Its last day will be in mid-June.

Le Bec Fin - a name synonymous with fine dining in Philadelphia for four decades - will "retire" in mid-June.

Finis.

In its place will be a new restaurant - still unnamed - serving progressive American cuisine. Its chef will be Roxborough native Justin Bogle, who at age 28 was one of the youngest chefs to receive two Michelin stars for his work at Gilt in Manhattan, which closed in December.

Chef Chris Scarduzio, who has had a long association with Le Bec Fin through its founder, Georges Perrier, will be the restaurant's director of operations.

Perrier stepped down as chef-owner in March 2012. Though it reopened in August 2012 under new management and with a new chef, Le Bec Fin was saddled with its gilded-age, go-for-Baroque legacy. At first, it offered $150-a-head fixed-price dinners. That proved unpopular, and the chef - Walter Abrams - left. Various a la carte options were added. Then two weeks ago came the sudden departure of Nicolas Fanucci, the Le Bec Fin alumnus who had left his general manager's post at the vaunted French Laundry in Napa, Calif., to take over.

"It was time to retire Le Bec Fin," said Scarduzio, who has been working with ownership on the restaurant's future. (Though Fanucci had been identified as owner, the restaurant is in the hands of a private equity group of investors. Perrier owns the building, according to city records.)

"Georges and Le Bec Fin were joined at the hip. There was no separation of the twins. With all due respect to Georges and the brand, Le Bec Fin deserves an honorable retirement."
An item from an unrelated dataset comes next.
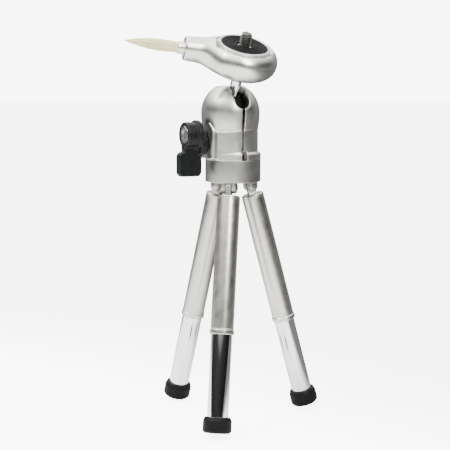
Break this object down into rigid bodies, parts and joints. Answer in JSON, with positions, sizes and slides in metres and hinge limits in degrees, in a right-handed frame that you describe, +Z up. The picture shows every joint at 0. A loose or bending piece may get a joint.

Perrier founded Le Bec-Fin - then with a hyphen and a French idiom for "the good taste" - in 1970 at 1312 Spruce St. In 1983, he moved it to 1523 Walnut St., where it became one of the landmarks of a Philadelphia restaurant row that grew to include Susanna Foo (now a Chipotle) and Striped Bass (now Butcher & Singer).

Scarduzio said the plan is to close Le Bec Fin in mid-June, likely after dinner June 15.

The downstairs bar will remain open during renovations that will lead to the removal of the landmark's three grand chandeliers and the installation of a new facade at 1523 Walnut St.

When the restaurant reopens in the fall, it will offer fixed-price options but at a "reasonable price point," said Scarduzio. The addition of a bar in the main dining room is being considered.

Bogle, 32, said he was delighted to return to his home town, where he started as a busboy at a diner in Manayunk when he was a 15-year-old student at Roxborough High.

When Scarduzio, who grew up in Overbrook, approached him to become chef, "I was a little hesitant to be the chef of the third or fourth incarnation of Le Bec Fin," Bogle said in an interview today. But when the decision was made to rebrand, "it became a chance to do something exciting."

Bogle described his cuisine as "cutting edge. But we're not going to label it as molecular gastronomy," a term that even many practictioners reject as faddish or inaccurate. "We're going to be super seasonal - almost micro-seasonal about what we serve." Bogle expects to start at the restaurant in June.

Weep not for the current chef, Steve Eckerd. He and partners have bought the Mainland Inn in central Montgomery County and expect to reopen it in September.